Un autre intérêt du texte réside dans sa dimension documentaire, voire ethnographique. Bien sûr, l’histoire se déroule dans le contexte colonial, la Malaisie étant une colonie britannique depuis la fin du XIXème siècle. Il y a une violence et une domination dans la relation entre les Européens et les indigènes (qui ne sont pas tous malais, mais aussi tamils et chinois) qu’une lecture dans la veine des études postcoloniales ne manquerait pas de souligner. Contrairement à Pierre Boulle dans son Sacrilège Malais, livre plus tardif, l’auteur ne dénonce pas le système des plantations. Néanmoins Lescale, son personnage principal, qui n’était pas en reste au début du livre, oublie peu à peu ses préjugés pour s’intéresser à la culture des hommes et des femmes qu’il côtoie désormais. Il commence à comprendre la langue et ses métaphores. Et Fauconnier de traduire (magnifiquement) les pantouns, cette poésie orale, ces proverbes en image, si importants dans la culture populaire de tous les pays de langue malaise (Malaisie, Singapour, Indonésie, Brunei).

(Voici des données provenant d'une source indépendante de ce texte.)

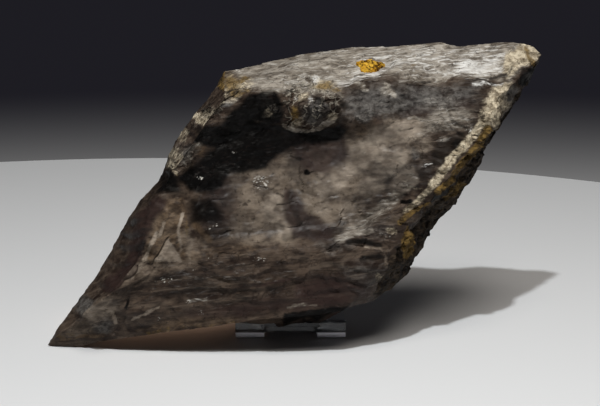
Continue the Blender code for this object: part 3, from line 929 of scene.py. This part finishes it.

Une scène d’exorcisme à couper le souffle, et voilà que le drame est noué. Dans toute l’Asie, les esprits rôdent. Ils s’emparent sans prévenir de l’âme des vivants. Lescale et Rolain n’en sortiront pas indemnes. Tout comme le lecteur, qui reste captivé, longtemps après avoir refermé le livre, par la vision du royaume qu’avait su bâtir Henri Fauconnier.
Malaisie, de Henri Fauconnier. Les éditions du Pacifique, Paris, 2017, 262 pages.